- **Do this**: Every line of the material is to be repeated exactly as it stands.

- **Dataset excerpt**:
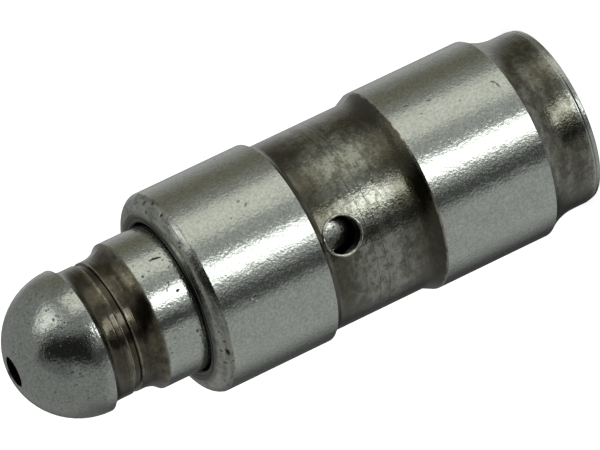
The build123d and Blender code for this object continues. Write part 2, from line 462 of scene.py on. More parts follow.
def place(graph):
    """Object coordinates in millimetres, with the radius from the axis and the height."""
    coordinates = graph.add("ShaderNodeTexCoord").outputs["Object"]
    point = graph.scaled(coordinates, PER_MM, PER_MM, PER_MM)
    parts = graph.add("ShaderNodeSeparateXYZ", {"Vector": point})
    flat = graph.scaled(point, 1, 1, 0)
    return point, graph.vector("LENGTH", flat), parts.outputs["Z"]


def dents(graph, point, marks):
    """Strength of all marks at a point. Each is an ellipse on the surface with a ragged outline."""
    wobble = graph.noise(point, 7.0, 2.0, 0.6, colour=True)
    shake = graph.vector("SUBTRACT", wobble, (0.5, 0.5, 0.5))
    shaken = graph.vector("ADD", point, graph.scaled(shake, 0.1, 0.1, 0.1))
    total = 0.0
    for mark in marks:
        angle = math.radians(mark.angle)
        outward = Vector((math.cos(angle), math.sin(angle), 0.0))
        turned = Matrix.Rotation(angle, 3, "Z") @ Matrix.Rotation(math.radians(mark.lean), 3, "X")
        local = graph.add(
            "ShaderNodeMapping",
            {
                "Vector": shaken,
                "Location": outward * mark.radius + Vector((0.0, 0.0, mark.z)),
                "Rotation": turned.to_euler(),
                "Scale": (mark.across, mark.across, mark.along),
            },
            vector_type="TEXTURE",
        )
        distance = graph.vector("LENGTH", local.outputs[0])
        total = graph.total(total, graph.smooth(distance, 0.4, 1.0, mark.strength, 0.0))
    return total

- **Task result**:
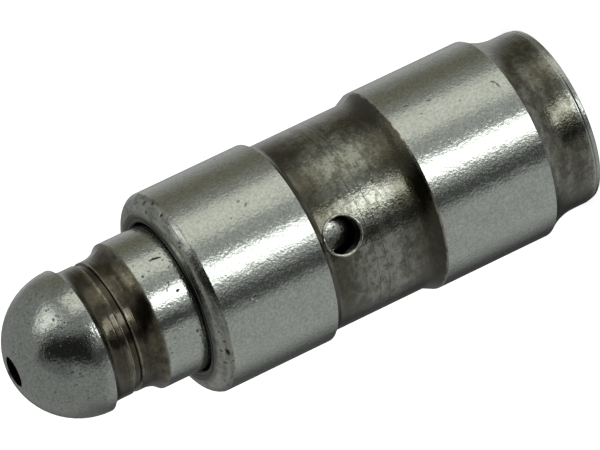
The build123d and Blender code for this object continues. Write part 2, from line 462 of scene.py on. More parts follow.
def place(graph):
    """Object coordinates in millimetres, with the radius from the axis and the height."""
    coordinates = graph.add("ShaderNodeTexCoord").outputs["Object"]
    point = graph.scaled(coordinates, PER_MM, PER_MM, PER_MM)
    parts = graph.add("ShaderNodeSeparateXYZ", {"Vector": point})
    flat = graph.scaled(point, 1, 1, 0)
    return point, graph.vector("LENGTH", flat), parts.outputs["Z"]


def dents(graph, point, marks):
    """Strength of all marks at a point. Each is an ellipse on the surface with a ragged outline."""
    wobble = graph.noise(point, 7.0, 2.0, 0.6, colour=True)
    shake = graph.vector("SUBTRACT", wobble, (0.5, 0.5, 0.5))
    shaken = graph.vector("ADD", point, graph.scaled(shake, 0.1, 0.1, 0.1))
    total = 0.0
    for mark in marks:
        angle = math.radians(mark.angle)
        outward = Vector((math.cos(angle), math.sin(angle), 0.0))
        turned = Matrix.Rotation(angle, 3, "Z") @ Matrix.Rotation(math.radians(mark.lean), 3, "X")
        local = graph.add(
            "ShaderNodeMapping",
            {
                "Vector": shaken,
                "Location": outward * mark.radius + Vector((0.0, 0.0, mark.z)),
                "Rotation": turned.to_euler(),
                "Scale": (mark.across, mark.across, mark.along),
            },
            vector_type="TEXTURE",
        )
        distance = graph.vector("LENGTH", local.outputs[0])
        total = graph.total(total, graph.smooth(distance, 0.4, 1.0, mark.strength, 0.0))
    return total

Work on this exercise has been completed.